Frank Gehry’s attention-seeking building, which rose out of the industrial wastelands of the Basque city in the 1990s, was contentious for its swirling postmodernism but even more so for its presumptions of culture-led regeneration. It seems to have won both arguments. Over time the building had been subdivided, light was deflected if not blocked out, and the work, a major collection of (mostly) mid-20th-century art, called the shots. Now the reverse is true. To celebrate its quarter century, the building has been thrown open.

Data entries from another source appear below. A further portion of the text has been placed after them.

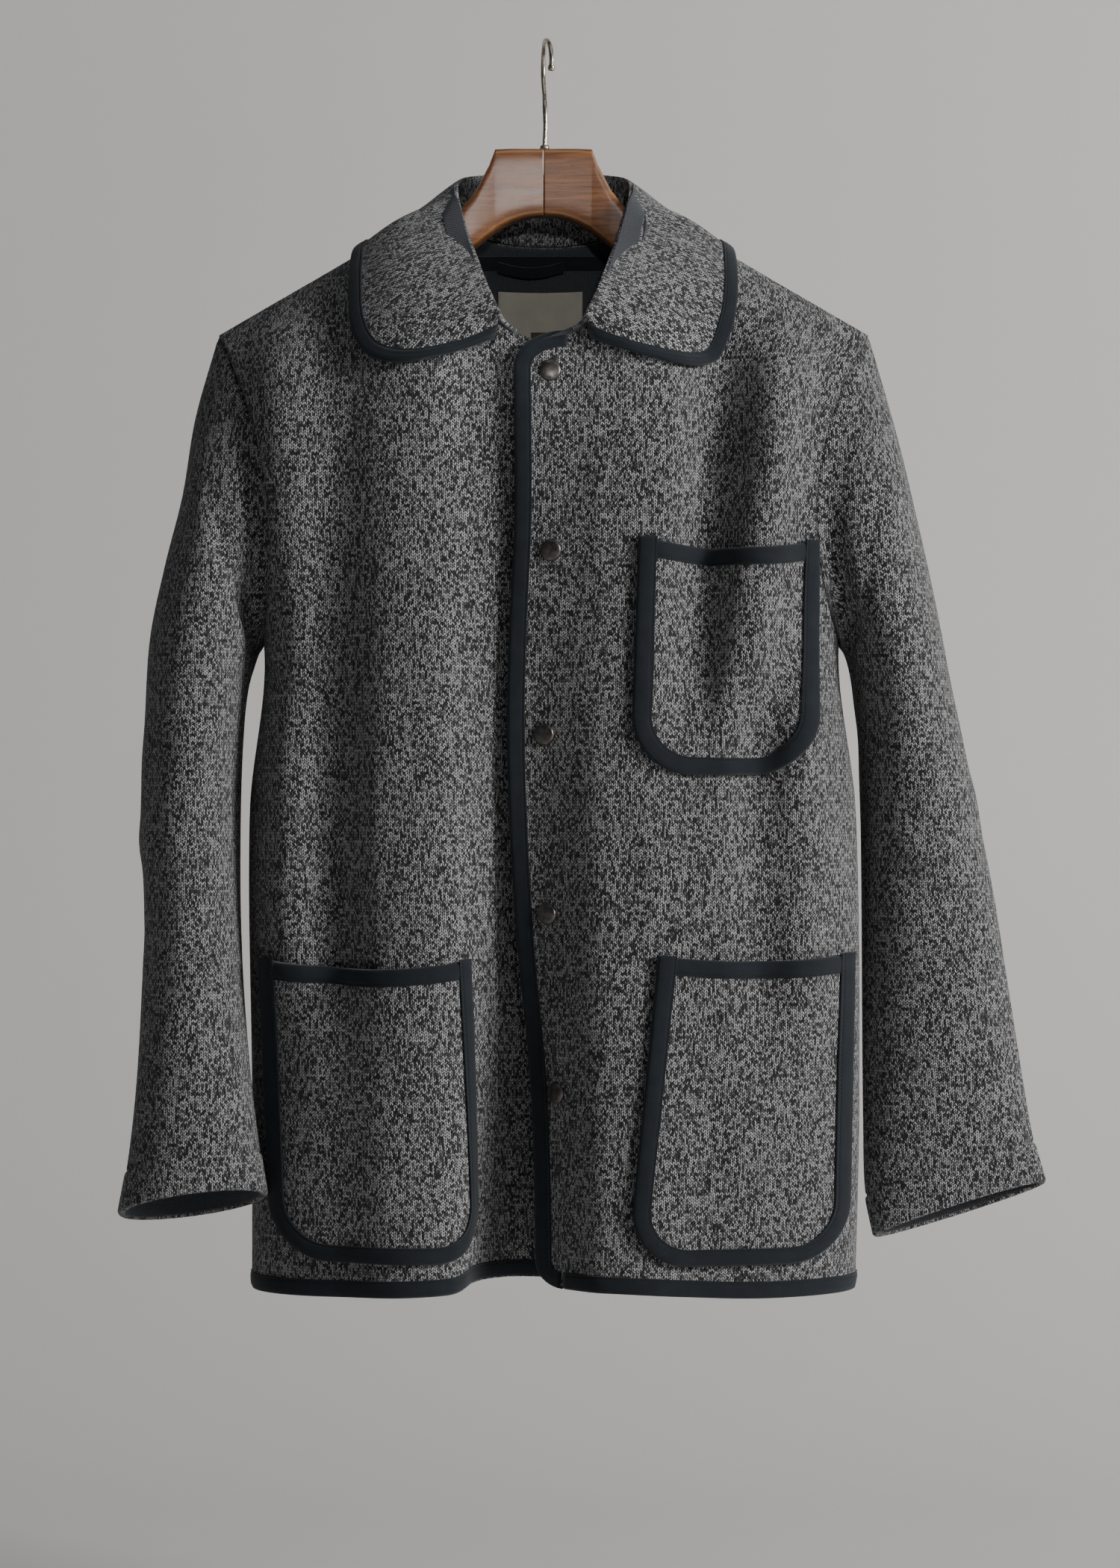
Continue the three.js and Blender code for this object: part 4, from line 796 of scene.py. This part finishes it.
def sleeve(name):
    """Tube from the armhole loop to the cuff.

    A ring is an ellipse: its middle, plus the reach to its outermost point times the cosine, plus its
    half depth forwards times the sine. Curves run through the rings at every angle. The cloth goes
    over the outer face, round the folded cuff edge in a half circle, and back up the inner face.
    """
    angle = np.linspace(-np.pi, np.pi, 113)[:-1]
    cos, sin = np.cos(angle)[None, :, None], np.sin(angle)[None, :, None]
    is_front = (angle >= 0)[:, None]
    loop = np.where(is_front, armhole(name, angle, True), armhole(name, angle, False))
    out_x, out_z, in_x, in_z, y, deep = (np.array(SLEEVES[name], float)[:, k, None, None] for k in range(6))
    axis_x, axis_y, axis_z = np.eye(3)
    middle = (out_x + in_x) / 2 * axis_x + y * axis_y + (out_z + in_z) / 2 * axis_z
    reach = (out_x - in_x) / 2 * axis_x + (out_z - in_z) / 2 * axis_z
    rings = middle + reach * cos - deep * sin * axis_y
    tilt = CUFF_TILT[name] * smoothstep(np.arange(len(rings)), 6.5, 10.0)
    rings = rings + tilt[:, None, None] * sin * axis_z
    t = np.concatenate([np.linspace(0, 9.6, 100)[:-1], np.linspace(9.6, 11, 60)])
    outer = smooth_through(np.concatenate([loop[None], rings]), t)
    centre = outer.mean(axis=1, keepdims=True)
    normals = normals_of(outer, outer - centre, True)
    from_cuff = lengths(outer[::-1], 0)[::-1]
    relief = np.zeros(outer.shape[:2])
    turn = np.degrees(angle)[None, :]
    for at, length, wide, high, out, lean in SLEEVE_CREASES[name]:
        off = (turn - at + 180) % 360 - 180
        relief += out * bell(off / wide) * bell((from_cuff - length - lean * off) / high)
    stitch = bell((from_cuff - CUFF_HEM) / 2.2)
    hem = smoothstep(from_cuff, CUFF_HEM + 4, CUFF_HEM - 5)
    relief += 0.9 * hem - 1.3 * stitch
    from_seam = lengths(outer, 0)
    relief -= 0.8 * bell(from_seam / 5) + 10 * bell((from_seam - 12) / 24) * bell((turn - 105) / 75)
    outer = outer + normals * relief[..., None]
    thick = (WALL + (CUFF_WALL - WALL) * smoothstep(from_cuff, CUFF_HEM + 4, CUFF_HEM - 3))[..., None]
    inner = outer - normals * thick
    down = outer[-1] - outer[-2]
    down /= np.linalg.norm(down, axis=-1, keepdims=True)
    half_turn = np.linspace(0, np.pi, 9)[1:-1, None, None]
    rim = (outer[-1] + inner[-1]) / 2 + thick[-1] / 2 * (normals[-1] * np.cos(half_turn) + down * np.sin(half_turn))
    shell = np.concatenate([outer, rim, inner[::-1]])
    # Painted shade: the seam field darkens the cloth along the cuff's stitch line, the armhole seam and the underarm
    # seam.
    seam = stitch * 0.8 + bell(from_seam / 3) + bell((np.abs(turn) - 180) / 2.6)
    seam = np.concatenate([seam, np.zeros((len(rim) + len(inner), len(angle)))])
    inside = np.concatenate([np.zeros((len(outer) + len(rim), len(angle))), np.ones((len(inner), len(angle)))])
    rows, columns = shell.shape[:2]
    index = np.arange(rows * columns).reshape(rows, columns)
    closed = np.concatenate([outer, outer[:, :1]], axis=1)
    front = 84
    around = lengths(closed * np.array([1, 1, 0]), 1)
    turned = 1 if name == "right" else -1
    lean = np.polyfit(closed[40:, front, 2], closed[40:, front, 0], 1)
    u = turned * (around - around[:, [front]]) + (closed[:, front, 0] - np.polyval(lean, closed[:, front, 2]))[:, None]
    uv = np.stack([u, closed[..., 2] * 1.02], axis=-1)
    edge_uv = uv[-1:] + np.linspace(0, CUFF_WALL * 1.5, 9)[1:-1, None, None] * np.array([0, 1])
    shell_uv = np.concatenate([uv, edge_uv, uv[::-1]])
    index = np.concatenate([index, index[:, :1]], axis=1)
    index = np.concatenate([index, index[:1]])
    shell_uv = np.concatenate([shell_uv, shell_uv[:1]])
    obj = piece(
        f"knit_sleeve_{name}", shell.reshape(-1, 3), quads(index), KNIT, quads(shell_uv), inside=inside, seam=seam)
    return obj, closed


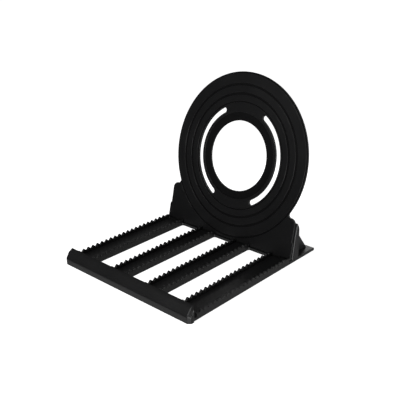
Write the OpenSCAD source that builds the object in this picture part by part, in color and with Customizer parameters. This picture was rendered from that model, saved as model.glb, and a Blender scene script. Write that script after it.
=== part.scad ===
// Desk stand: slatted base with toothed ridges, front lip, rear upstand with
// gussets, and a backrest shaped like a ringed disc that tilts on two pins.
// Millimetres. Z up, front lip towards -Y, origin at the middle of the footprint
// on the table.

/* [Base] */
// Width of the base over its side walls
base_w = 301; // [290:1:320]
// Depth of the base from the front of the lip to the rear edge
base_d = 331; // [325:1:345]
// Height of the deck above the table
deck_z = 6; // [5.5:0.25:8]
// Thickness of the deck skin
deck_t = 2.5; // [2:0.25:3]
// Height of the underside above the table
skirt_z = 0.5; // [0.5:0.25:1.5]
// Radius of the rear corners in plan
rear_corner_r = 3.5; // [3:0.5:8]
// Depth over which the deck rounds down at the rear edge
rear_edge = 10; // [6:0.5:12]

/* [Slats] */
// Width of each of the three long openings
slot_w = 48.6; // [44:0.2:52]
// Spacing of the openings, centre to centre
slot_pitch = 84.1; // [80:0.1:88]
// Front end of the openings, measured from the front of the lip
slot_front = 23; // [21:1:40]
// Rear end of the openings, measured from the front of the lip
slot_rear = 252; // [246:0.5:252]
// Radius of the corners of the openings in plan
slot_corner_r = 4; // [2:0.5:6]
// Thickness of the toothed ridges
ridge_t = 3.6; // [3:0.1:4.5]
// Height of the bottom of the notches between teeth
valley_z = 11; // [9:0.25:12]
// Height of the tips of the teeth
tip_z = 15; // [13.5:0.25:17]
// Distance from one tooth to the next
tooth_pitch = 10.45; // [8:0.05:12]
// Number of teeth on each ridge
tooth_n = 21; // [10:1:21]
// First notch behind the lip, measured from the front of the lip
tooth_start = 24; // [22:0.25:26]

/* [Front lip] */
// Height of the lip
lip_h = 27; // [24:0.5:32]
// Depth of the lip at its top, which hangs over towards the slats
lip_d = 15; // [14:0.5:16]
// How far the lip stands out past each side wall
lip_over = 2; // [1.5:0.25:3]
// Wall thickness of the lip
lip_wall = 2.4; // [2:0.1:2.8]
// Radius of the lip's front corners in plan
lip_corner_r = 4.5; // [3:0.5:6]

/* [Backrest] */
// Radius of the disc
disc_r = 150.8; // [146:0.2:152]
// Radius of the hole in the disc
hole_r = 64; // [60:0.2:72]
// Thickness of the panel
panel_t = 4.4; // [4:0.1:5]
// Height of the disc's centre above the pivot, along the panel
disc_s = 157.9; // [154:0.1:160]
// Inner radius of the two curved openings
arc_in = 84.6; // [82:0.2:87]
// Outer radius of the two curved openings
arc_out = 94.2; // [91:0.2:95]
// Half of the angle that each curved opening spans, to the centre of its round end
arc_half = 58.4; // [45:0.2:65]
// Height of the foot of the panel above the pivot, along the panel
foot_top = 76.7; // [70:0.5:80]
// Half width of the upper part of the foot
foot_hw = 147; // [146:0.5:148]
// Half width of the lower part of the foot
foot_hw_low = 149.8; // [148:0.2:150]
// Radius of the foot's top corners
foot_corner_r = 11; // [6:0.5:11]
// Depth of the ring grooves
groove_d = 0.8; // [0.4:0.1:1]
// Lean of the panel from the vertical when it rests on the upstand
lean = 13.8; // [12:0.1:16]

/* [Hinge] */
// Pivot, measured from the front of the lip
pivot_y = 255.1; // [254.8:0.1:255.6]
// Height of the pivot above the table
pivot_z = 3.8; // [3.6:0.1:4]
// Radius of the hinge pins
pin_r = 1.2; // [1:0.05:1.25]
// Running clearance of the pins in the panel
pin_gap = 0.05; // [0.03:0.01:0.1]
// Width of the two tongues that go down to the pins
tongue_w = 18; // [14:1:20]

/* [Rear upstand] */
// Height of the upstand's front edge above the table
up_h = 71; // [66:1:74]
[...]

In the words of one curator, it has undergone a ‘deep peel of the interior’.

The ambition of the soaring central atrium, criss-crossed by walkways and wrapped by high level terraces, is plain to see. There are frequent views into and across the labyrinthine building around it; skylights have been stripped clear; intervening partitions and walling removed; and the logic of the collection is now far more in in tune with the exigencies of Gehry’s design. Where daylight falls, there are no vulnerable exhibits, while technology has transformed the delivery of artificial light. Some measures have been radical. Sol LeWitt’s immense wall painting, with the agreement of the artist’s estate, has been reinstated elsewhere, where it isn’t exposed to strong natural light.

Outside, along the riverside, a confident linear park unpeels, the Guggenheim a flagship to a green stretch of playgrounds, cafés, running and cycle tracks and more.